Anyways, sounds like what you're basically proposing is
getting rid of this property and starting from scratch.
Hmm. I guess one option would be to add that property to
control the output encoding, but include a few extra
"automagic" values to it which would retain the kernel's
freedom to select whether to do the RGB->YCbCr conversion
or not.
enum output_encoding {
auto rgb=default/nodata,ycbcr=bt601
auto rgb=default/nodata,ycbcr=bt709
auto rgb=bt2020,ycbcr=bt2020
passthrough,
rgb->ycbcr bt601,
rgb->ycbcr bt709,
rgb->ycbcr bt2020,
}
In fact there should perhaps be a lot more of the explicit
options to get all subsamlings and quantizations ranges
coverted. That might actually be really nice for an igt
to get more full test coverage.
The choice of encoding of the pixel on the wire should be unrelated to
the overall output colorspace from the userspace side -- but how the
display engine converts the output to that wire format *is* dependent on
the colorspace.
eg. picking a rec.709 ctc vs a rec.2020 ctc matrix.

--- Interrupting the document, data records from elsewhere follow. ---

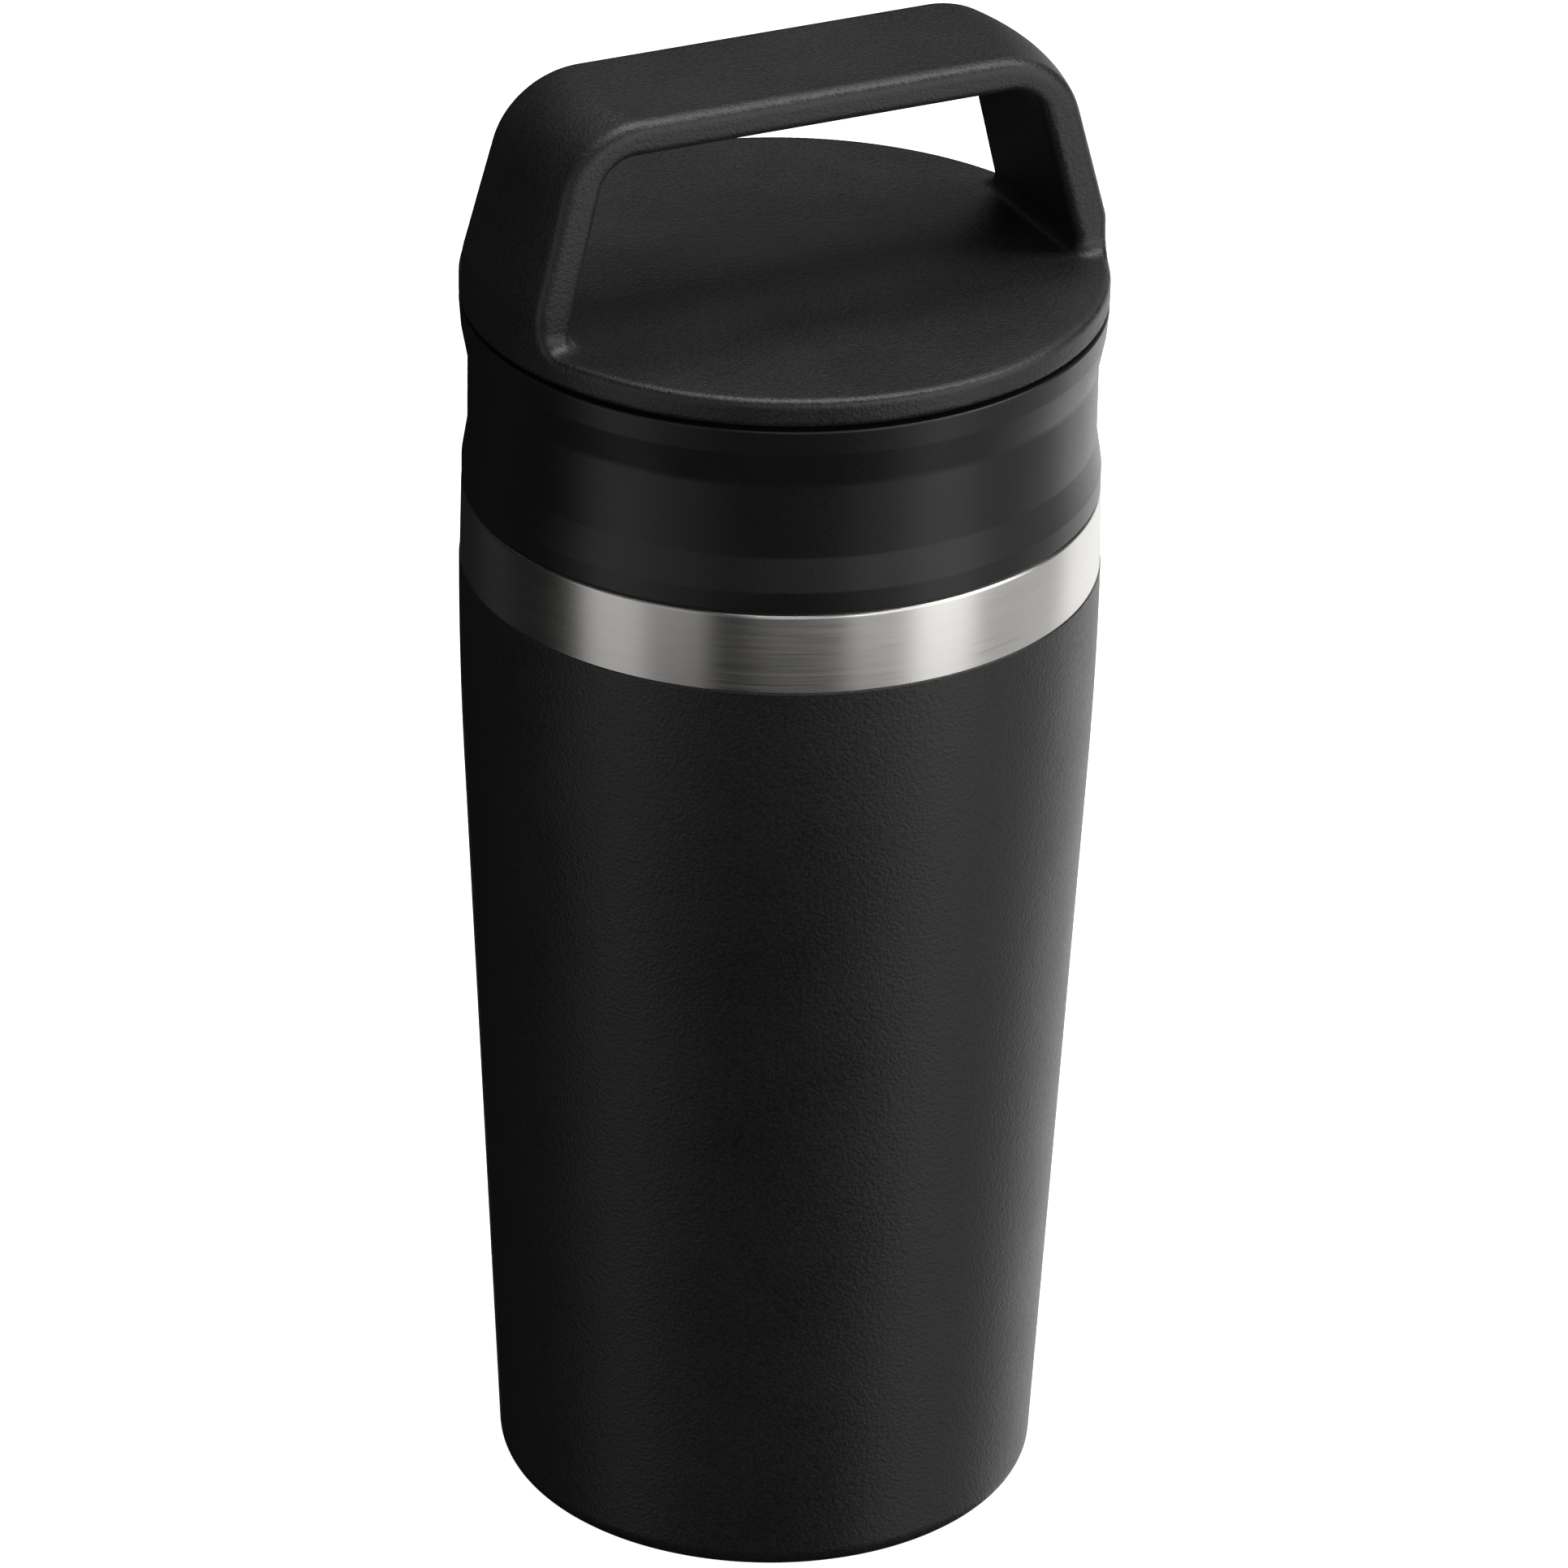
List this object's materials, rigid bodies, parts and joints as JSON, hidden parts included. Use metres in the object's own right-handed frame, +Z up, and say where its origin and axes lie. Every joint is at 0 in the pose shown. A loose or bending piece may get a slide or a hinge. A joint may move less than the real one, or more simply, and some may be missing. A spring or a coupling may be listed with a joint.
{
  "type": "insulated travel mug",
  "caption": "Tapered double-walled steel travel mug with a bare steel band, a screw-in drinking collar and a screw cap with a rigid carrying handle.",
  "frame": {"origin": "centre of the standing face under the base pad", "axes": "+Z up the mug's axis to the handle, the handle spans X, its width is along Y"},
  "size_m": [0.08, 0.08, 0.1941],
  "materials": {
    "powder_coat": "matte",
    "bare_steel": "satin",
    "base_steel": "satin",
    "seal_metal": "satin",
    "getter_metal": "matte",
    "pad_rubber": "matte",
    "gasket_rubber": "satin",
    "collar_plastic": "satin",
    "thread_plastic": "satin",
    "seal_rubber": "satin",
    "cap_plastic": "matte",
    "plug_plastic": "satin",
    "foam": "matte"
  },
  "bodies": {
    "vessel": {"outer_shell": "powder_coat", "inner_shell": "bare_steel", "base_plate": "base_steel", "port_seal": "seal_metal", "getter": "getter_metal", "base_pad": "pad_rubber"},
    "collar_seal_ring": {"collar_gasket": "gasket_rubber"},
    "collar": {"drinking_collar": "collar_plastic", "collar_thread_ring": "thread_plastic"},
    "cap_seal_ring": {"cap_seal": "seal_rubber"},
    "cap": {"cap_shell": "cap_plastic", "cap_plug": "plug_plastic", "cap_foam": "foam"}
  },
  "joints": [
    {"name": "collar_lift", "type": "slide", "parent": "vessel", "child": "collar_seal_ring", "axis": [0, 0, 1], "range_m": [0, 0.01501]},
    {"name": "collar_twist", "type": "hinge", "parent": "collar_seal_ring", "child": "collar", "pos_m": [0, 0, 0.1385], "axis": [0, 0, 1], "range_deg": [0, 540]},
    {"name": "cap_lift", "type": "slide", "parent": "collar", "child": "cap_seal_ring", "axis": [0, 0, 1], "range_m": [0, 0.01801]},
    {"name": "cap_twist", "type": "hinge", "parent": "cap_seal_ring", "child": "cap", "pos_m": [0, 0, 0.1637], "axis": [0, 0, 1], "range_deg": [0, 648]}
  ],
  "couplings": [
    {"joint": "collar_lift", "follows": "collar_twist", "m_per_rad": 0.0015915},
    {"joint": "cap_lift", "follows": "cap_twist", "m_per_rad": 0.0015915}
  ]
}
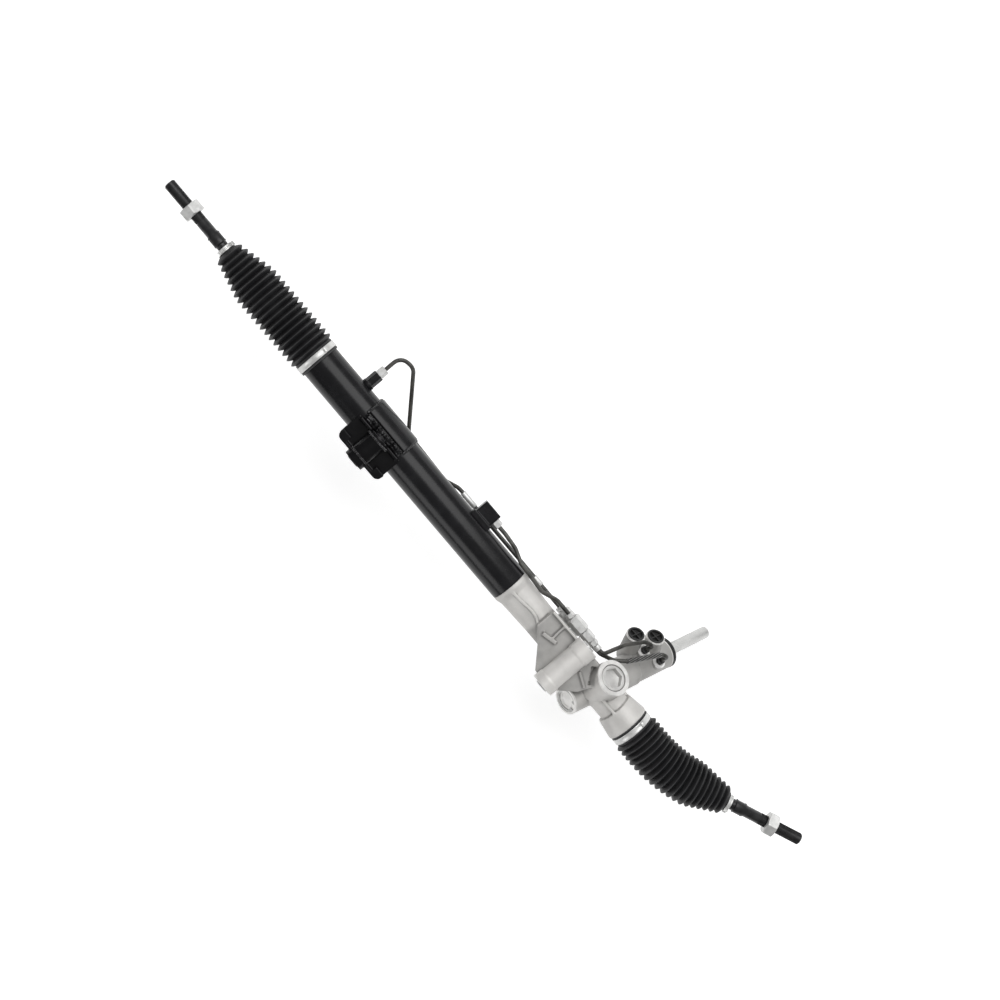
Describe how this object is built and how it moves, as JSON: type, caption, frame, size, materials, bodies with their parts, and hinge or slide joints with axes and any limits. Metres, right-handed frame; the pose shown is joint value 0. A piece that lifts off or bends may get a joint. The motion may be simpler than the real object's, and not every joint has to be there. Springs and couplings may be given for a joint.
{
  "type": "power steering rack",
  "caption": "Hydraulic rack-and-pinion steering gear with a cast pinion housing, steel cylinder tube, mounting bushes, hydraulic lines, rubber bellows and threaded tie rods.",
  "frame": {"origin": "on the axis of the mounting bush beside the pinion, 45 mm from the end of its sleeve on the -Y side", "axes": "+X along the rack towards the pinion end, +Y along the mounting bolts towards the steering column, +Z from the rack up to the mounting bolts"},
  "size_m": [1.1803, 0.2185, 0.2031],
  "materials": {
    "cast_aluminium": "as cast, satin",
    "black_paint": "gloss black paint on steel",
    "bush_rubber": "matte",
    "bellows_rubber": "matte",
    "seal_rubber": "satin",
    "seal_plastic": "natural",
    "zinc_steel": "bright zinc",
    "ground_steel": "ground",
    "black_steel": "black phosphate",
    "dark_steel": "dark oxide",
    "yoke_aluminium": "machined",
    "bearing_bronze": "sintered bronze on steel",
    "black_plastic": "moulded, satin",
    "line_steel": "black coated tube"
  },
  "bodies": {
    "housing": {"pinion_housing": "cast_aluminium", "cylinder_tube": "black_paint", "bracket_saddle": "black_paint", "mount_bracket": "black_paint", "pinion_side_bush_rubber": "bush_rubber", "outboard_bush_rubber": "bush_rubber", "pinion_side_bush_sleeve": "zinc_steel", "outboard_bush_sleeve": "black_paint", "rack_end_bush": "bearing_bronze", "bush_retaining_ring": "dark_steel", "outer_rack_seal": "seal_rubber", "inner_rack_seal": "seal_rubber", "rack_yoke": "yoke_aluminium", "yoke_damping_ring": "seal_rubber", "yoke_spring": "dark_steel", "yoke_plug": "yoke_aluminium", "lower_bearing_outer_race": "ground_steel", "lower_bearing_balls": "ground_steel", "upper_pinion_bearing": "bearing_bronze", "pinion_end_cap": "yoke_aluminium", "cap_retaining_ring": "dark_steel", "input_shaft_seal": "seal_rubber", "dust_cover": "seal_rubber", "hose_port_plugs": "black_plastic", "outboard_port_fitting": "black_paint", "inboard_port_block": "black_paint", "outboard_line": "line_steel", "inboard_line": "line_steel", "upper_valve_line": "line_steel", "lower_valve_line": "line_steel", "line_end_nuts": "zinc_steel", "front_coupler": "zinc_steel", "rear_coupler": "zinc_steel", "line_sleeves": "zinc_steel", "left_bellows": "bellows_rubber", "right_bellows": "bellows_rubber", "left_bellows_clamp": "zinc_steel", "right_bellows_clamp": "zinc_steel"},
    "rack": {"rack_bar": "ground_steel", "rack_piston": "ground_steel", "piston_ring": "seal_plastic", "left_ball_socket": "ground_steel", "right_ball_socket": "ground_steel"},
    "pinion": {"pinion_shaft": "ground_steel", "pinion_lock_nut": "zinc_steel", "lower_bearing_inner_race": "ground_steel", "valve_sleeve": "ground_steel", "valve_sleeve_rings": "seal_plastic", "sleeve_drive_pin": "dark_steel"},
    "input_shaft": {"input_shaft": "ground_steel", "torsion_bar": "dark_steel"},
    "left_seat": {"left_ball_seat": "seal_plastic"},
    "left_tie_rod": {"left_tie_rod": "black_steel", "left_jam_nut": "zinc_steel", "left_rod_clip": "zinc_steel"},
    "right_seat": {"right_ball_seat": "seal_plastic"},
    "right_tie_rod": {"right_tie_rod": "black_steel", "right_jam_nut": "zinc_steel", "right_rod_clip": "zinc_steel"}
  },
  "joints": [
    {"name": "rack_slide", "type": "slide", "parent": "housing", "child": "rack", "axis": [1, 0, 0], "range_m": [-0.062, 0.072], "deforming": ["left_bellows", "right_bellows"]},
    {"name": "pinion_spin", "type": "hinge", "parent": "housing", "child": "pinion", "pos_m": [0.054, -0.00258, -0.05656], "axis": [0.309, 0.7694, -0.559], "range_deg": [-446, 518]},
    {"name": "input_twist", "type": "hinge", "parent": "pinion", "child": "input_shaft", "pos_m": [0.054, -0.00258, -0.05656], "axis": [0.309, 0.7694, -0.559], "range_deg": [-4, 4], "stiffness_Nm_per_rad": 115},
    {"name": "left_seat_turn", "type": "hinge", "parent": "rack", "child": "left_seat", "pos_m": [-0.591, 0.008, -0.042], "axis": [0, 0, 1], "range_deg": [-28, 28], "deforming": ["left_bellows"]},
    {"name": "left_rod_swing", "type": "hinge", "parent": "left_seat", "child": "left_tie_rod", "pos_m": [-0.591, 0.008, -0.042], "axis": [0, 1, 0], "range_deg": [-18, 18], "deforming": ["left_bellows"]},
    {"name": "right_seat_turn", "type": "hinge", "parent": "rack", "child": "right_seat", "pos_m": [0.201, 0.008, -0.042], "axis": [0, 0, 1], "range_deg": [-49.8, 6.2], "deforming": ["right_bellows"]},
    {"name": "right_rod_swing", "type": "hinge", "parent": "right_seat", "child": "right_tie_rod", "pos_m": [0.201, 0.008, -0.042], "axis": [-0.3714, 0.9285, 0], "range_deg": [-18, 18], "deforming": ["right_bellows"]}
  ],
  "couplings": [
    {"joint": "pinion_spin", "follows": "rack_slide", "rad_per_m": 125}
  ]
}
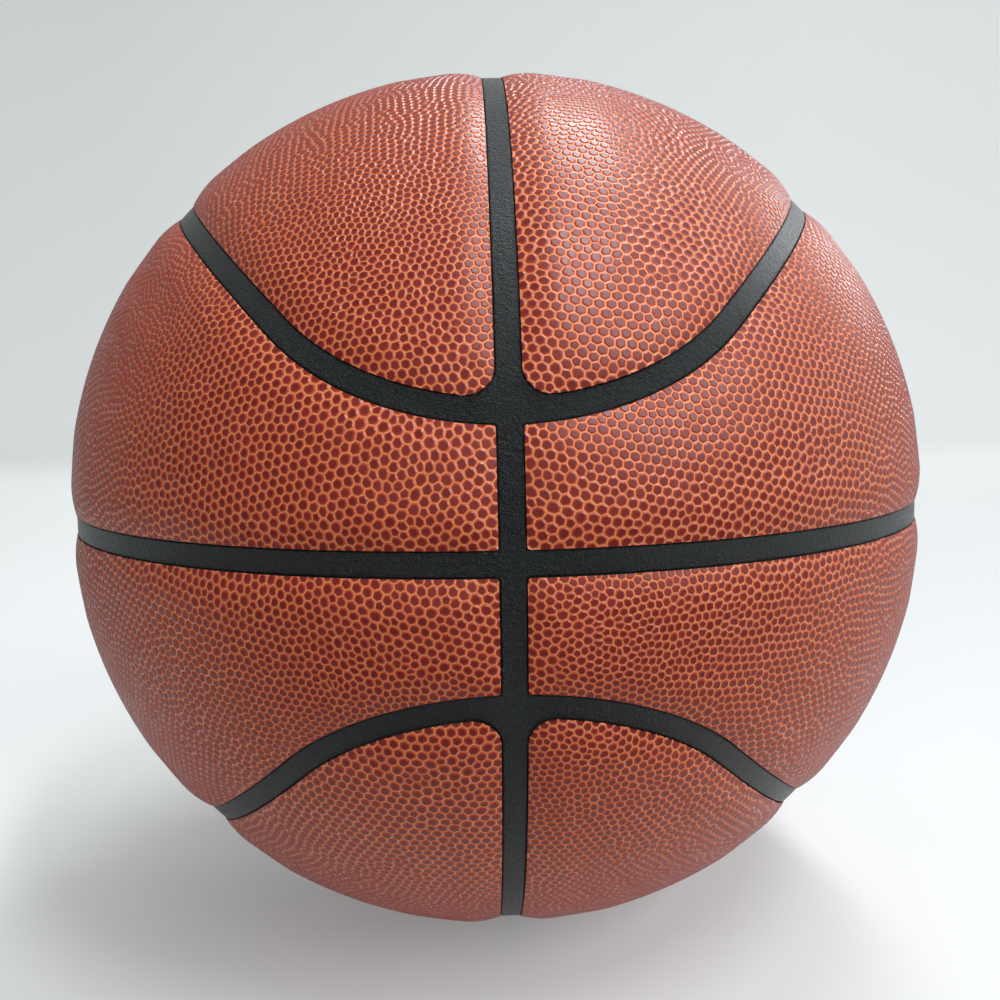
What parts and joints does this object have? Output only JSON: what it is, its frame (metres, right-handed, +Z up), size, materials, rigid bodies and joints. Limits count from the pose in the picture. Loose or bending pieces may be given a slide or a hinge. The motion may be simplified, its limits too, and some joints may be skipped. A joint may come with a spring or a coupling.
{
  "type": "basketball",
  "caption": "Inflated ball with pebbled composite leather panels between sunk black rubber ribs, and a needle valve at the back.",
  "frame": {"origin": "middle of the ball", "axes": "+Z up, the level rib lies in the plane z = 0 and the upright rib in x = 0; -Y faces the viewer, +Y runs out through the valve"},
  "size_m": [0.2412, 0.2404, 0.2412],
  "materials": {
    "cover": "pebbled, satin",
    "rib_rubber": "fine grained, satin",
    "foam": "matt, skived at its edges",
    "carcass_rubber": "matt",
    "thread": "wound and dipped in latex",
    "butyl": "smooth, satin",
    "valve_rubber": "moulded, satin",
    "plug_rubber": "moulded, slightly oiled"
  },
  "bodies": {
    "root": {"bladder": "butyl", "valve_housing": "valve_rubber", "valve_plug": "plug_rubber", "winding": "thread", "carcass": "carcass_rubber", "rib_net": "rib_rubber", "cap_pad_upper_left": "foam", "belt_pad_upper_left": "foam", "cap_cover_upper_left": "cover", "belt_cover_upper_left": "cover", "cap_pad_upper_right": "foam", "belt_pad_upper_right": "foam", "cap_cover_upper_right": "cover", "belt_cover_upper_right": "cover", "cap_pad_lower_left": "foam", "belt_pad_lower_left": "foam", "cap_cover_lower_left": "cover", "belt_cover_lower_left": "cover", "cap_pad_lower_right": "foam", "belt_pad_lower_right": "foam", "cap_cover_lower_right": "cover", "belt_cover_lower_right": "cover"}
  },
  "joints": []
}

I see you are proposing a "passthrough" but that wouldn't work at all as
you still need to at know if you are RGB or YCbCr for the infoframe and
to perform chroma subsampling in the display engine.
I perused the initial patches that added this property, and it seems
there were no IGT tests or userspace implementation, so I am not
entirely sure why it was committed in the first place.
Nobody can safely use Colorspace because of this problem right now.
If nobody is using this property, perhaps we could just get a fresh
start, and either re-purpose it with new enum values, or obsolete it and
make a new property.
If we do this, let's start with the absolute bare minimum, such as:
"Default/Rec.709 (sRGB), BT.2020"
and then grow as we need, making sure we have the full circle from
userspace->output complete and working for each new value we add.
Please don't take this as me saying we shouldn't add all these other
options like opRGB, etc, I just want us to progress to a solid base for
expanding further here, which we really don't have right now.